Un cibo che può essere inserito tra gli ingredienti considerati strani, ma che in realtà fa parte della tradizione nipponica come frattaglia pregiata e versatile, dal gusto delicato e la texture cremosa, ottima cruda, in zuppe e fritta.
In cucina ci sono degli ingredienti che generano curiosità ed esitazione allo stesso tempo. Alimenti spesso definiti strani, che in realtà fanno parte della tradizione gastronomica di un paese (Italia compresa): le frattaglie di pesce, per esempio, finiscono spesso in cima alla lista dei cibi considerati “per coraggiosi”. Ed è proprio in questo ambito che si colloca lo shirako, prelibatezza giapponese dalla consistenza cremosa, colore candido e sapore delicato: si tratta, infatti, delle gonadi dei pesci maschi, contenenti lo sperma, che vengono estratte comunemente da specie come il merluzzo, il fugu (ovvero il famigerato pesce palla) o il monkfish (la rana pescatrice), diventando protagoniste, crude e cotte, di piatti tipici, tra sushi, zuppe e fritture. Se non ne avevi mai sentito parlare, ecco qualche dettaglio in più sullo shirako.
La gastronomia asiatica è più temeraria rispetto a quella occidentale nello portare in tavola le interiora, una filosofia anti spreco che nelle cucine europee, tra cui quella italiana, si sta iniziando a recuperare solo negli ultimi anni, rivalutando gli “scarti” della lavorazione della carne – basta pensare al rinnovato successo del quinto quarto – e del pesce. Lo shirako corrisponde ai testicoli di determinati pesci: non siamo di fronte a uova, come con la bottarga (estratte dalle ovaie delle femmine, per poi essere salate ed essiccate), ma a quello che in Italia chiamiamo lattume, alimento ricavato dagli organi di riproduzione maschili. Il lattume nella Penisola è raro da trovare: le sue aree d’elezione sono soprattutto la Sardegna e la Sicilia e deriva da tonno, sgombro e ricciola, con un gusto molto forte, minerale, intenso.
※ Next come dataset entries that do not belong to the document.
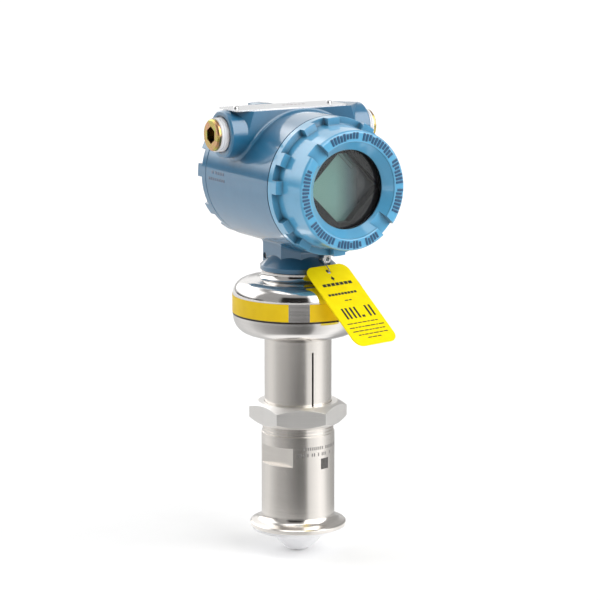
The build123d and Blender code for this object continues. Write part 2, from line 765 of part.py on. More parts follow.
# Conduit plugs and the white tape on their threads
for side, side_name in ((-1, "left"), (1, "right")):
    outward = Plane(origin=(0, boss_y, boss_z), x_dir=(0, side, 0), z_dir=(side, 0, 0))
    with BuildPart() as conduit_plug:
        with BuildSketch(outward.offset(boss_end_x - plug_thread)):
            Circle(plug_r)
        extrude(amount=plug_end_x - boss_end_x + plug_thread)
        chamfer(conduit_plug.edges().filter_by(GeomType.CIRCLE), length=plug_chamfer)
        with BuildSketch(outward.offset(plug_end_x)):
            RegularPolygon(plug_socket_af / 2, 6, major_radius=False, rotation=30)
        extrude(amount=-plug_socket_depth, mode=Mode.SUBTRACT)
    finish(conduit_plug, f"conduit_plug_{side_name}")

    with BuildPart() as thread_tape:
        tape_start = boss_end_x - boss_recess + seat_gap
        tape_length = plug_end_x - plug_rim - tape_start
        turn_width = tape_length / tape_turns
        with BuildSketch(outward.offset(tape_start)):
            Circle(tape_r - tape_groove)
            Circle(plug_r + slip_fit, mode=Mode.SUBTRACT)
        extrude(amount=tape_length)
        for turn in range(tape_turns):
            with BuildSketch(outward.offset(tape_start + turn * turn_width + 0.15 * turn_width)):
                Circle(tape_r)
                Circle(plug_r + slip_fit, mode=Mode.SUBTRACT)
            extrude(amount=0.7 * turn_width)
    finish(thread_tape, f"thread_tape_{side_name}")


def lug_angles():
    """Angles of the cover lugs: six pairs, each about the middle of a side."""
    return [45 + lug_pitch_angle * k + s * lug_pair_offset for k in range(6) for s in (-1, 1)]


def lug_outline(angle):
    """A lug's outline, from inside the barrel out to the flange's edge."""
    with PolarLocations((lug_root_r + housing_r + 1) / 2, 1, start_angle=angle):
        Rectangle(housing_r + 1 - lug_root_r, 2 * housing_r * sin(radians(lug_width_angle / 2)))
    Circle(housing_r, mode=Mode.INTERSECT)


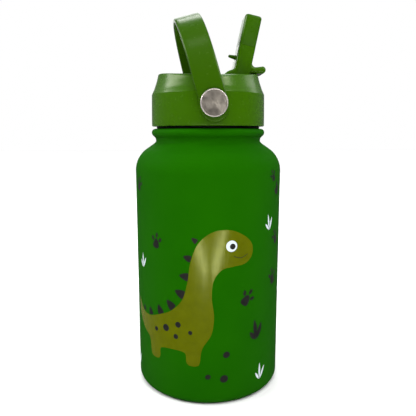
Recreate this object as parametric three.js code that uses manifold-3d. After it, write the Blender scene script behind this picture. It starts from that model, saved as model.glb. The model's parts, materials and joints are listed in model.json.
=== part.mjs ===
// Kids insulated drinking bottle: double-walled steel body, screw lid, flip spout and strap handle.
// Millimetres, +Z up. The bottle's axis is Z, it stands on Z = 0, and the spout is on the +X side.
import * as THREE from "three";
import { mergeVertices } from "three/addons/utils/BufferGeometryUtils.js";
import Module from "manifold-3d";

const wasm = await Module();
wasm.setup();

// ---- Driving dimensions ----
const GAP = 0.3;                    // clearance between pieces that touch

const BODY_RADIUS = 36.5;
const BASE_CORNER = 3.6;            // radius of the rounded lower edge
const SHELL_WALL = 0.5;
const STANDING_INNER = 30;          // inner radius of the flat standing ring
const SHOULDER_START = 108.3;       // height where the straight wall ends
const SHOULDER_RADIUS = 13;         // radius of the shoulder's rounding
const SHOULDER_ANGLE = 54;          // degrees turned before the shoulder becomes a cone
const RIM_TOP = 128.8;              // top of the mouth

const LINER_RADIUS = 33.4;
const LINER_WALL = 0.5;
const LINER_FLOOR = 6.5;
const MOUTH_RADIUS = 24.5;          // clear radius of the mouth

const LID_BOTTOM = 129.95;
const LID_RADIUS = 27.95;
const LID_TOP = 154.85;             // highest line of the crowned top
const LID_TOP_RADIUS = 24.5;
const CROWN_RADIUS = 106;           // the top curves down towards front and back
const LID_WALL = 2.4;
const LID_ROOF = 150.2;             // underside of the top plate

const PLUG_RADIUS = 23.3;
const PLUG_WALL = 2;
const PLUG_BOTTOM = 113;
const PLUG_PLATE_TOP = 132.3;
const THREAD_DEPTH = 0.8;
const THREAD_PITCH = 4.2;
const THREAD_TURNS = 2.25;

const SPOUT_PIVOT = [13.3, 149.2];  // X and Z of the spout's hinge axis
const SPOUT_LEAN = 12;              // degrees from upright when open
const SPOUT_LENGTH = 34.1;          // hinge axis to tip
const SPOUT_LOW_FACE = -2.75;       // the face that is underneath when shut
const SPOUT_HIGH_FACE = 5.3;        // the face that is on top when shut
const SPOUT_WIDTH = 13;
const SPOUT_CORNER = 1.5;
const SEAM_HEIGHT = 19.6;           // hinge axis to the mouthpiece's lower edge
const DRUM_RADIUS = 8.25;
const FLOW_RADIUS = 2.1;
const PIN_RADIUS = 1.5;
const VENT_DISTANCE = 14.1;         // hinge axis to the vent plug

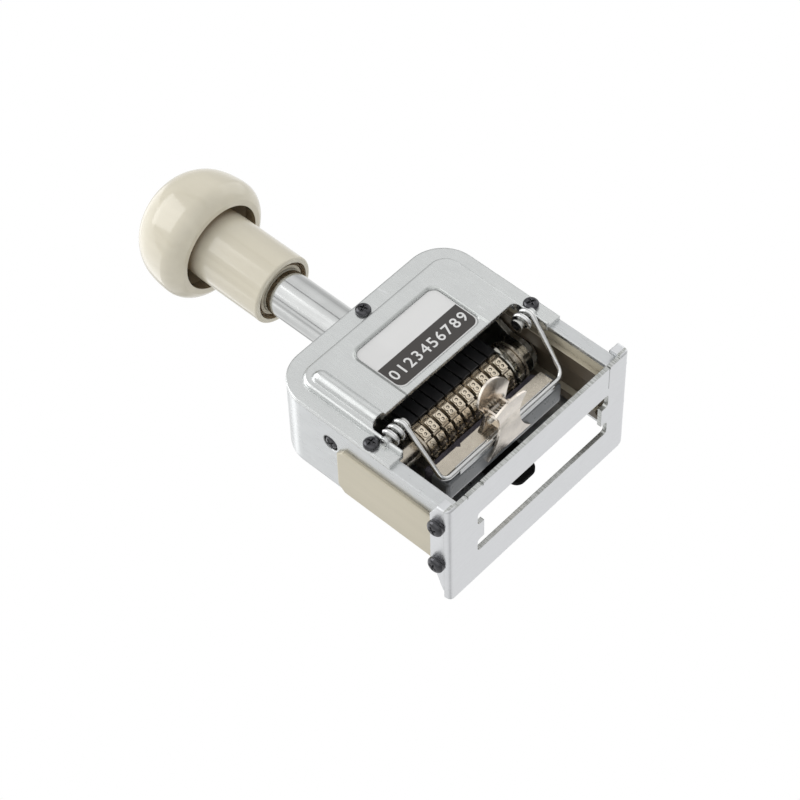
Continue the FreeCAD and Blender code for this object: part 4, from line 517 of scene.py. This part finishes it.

Panorama diverso, invece, per lo shirako: si ottiene durante i mesi invernali – quando i pesci sono più prolifici – in particolare dal merluzzo, il più diffuso, ma anche dal fugo, il pesce palla famoso per la tossina mortale contenuta nelle viscere, e la rana pescatrice. È disponibile solo in un periodo di tempo limitato, cosa che lo rende pregiato, ma comunque accessibile nei costi a seconda della qualità e dell'origine: si vende al supermercato, così come lo si può apprezzare nei ristoranti kaiseki, la haute cuisine nipponica. I punti di forza? Sono due: la texture cremosissima (quasi a budino) e il sapore piacevolmente marino, non invadente, al contrario di quanto si è portati a pensare.
Gradevole e versatile, lo shirako diventa protagonista di una serie di preparazioni che spaziano dal sushi alle zuppe, passando per le fritture. Essendo un cibo molto delicato, si presta a essere consumato crudo o cotto per pochissimo tempo, appena sbollentato, così da non rovinarne la consistenza. Uno dei modi più popolari è quello di usarlo in un raffinato sashimi, magari accompagnato dalla salsa ponzu, con le note agrumate che si sposano bene con la salinità del pesce: sempre in veste di crudité, compare anche nel gunkan, un rotolino farcito, solitamente a base di riso e alga nori, che si mangia in un unico boccone.
Un classico giapponese che vede la presenza dello shirako è il nabe, detto anche nabemono, un piatto unico da condividere in stile hot pot tipico dell’inverno, formato da un brodo – tipo il dashi o di miso – e diversi ingredienti che cuociono al suo interno, tra frutti di mare, fettine di carne, verdure e funghi: si immerge verso la fine, per evitare di farlo diventare gommoso. Inoltre, lo shirako può essere leggermente scottato sulla griglia, oppure è apprezzato fritto in tempura, un po’ come si fa con le animelle, ricoperto con una pastella e poi tuffato nell’olio caldo, per avere un contrasto molto sfizioso tra la croccantezza dell’esterno e l’interno scioglievole.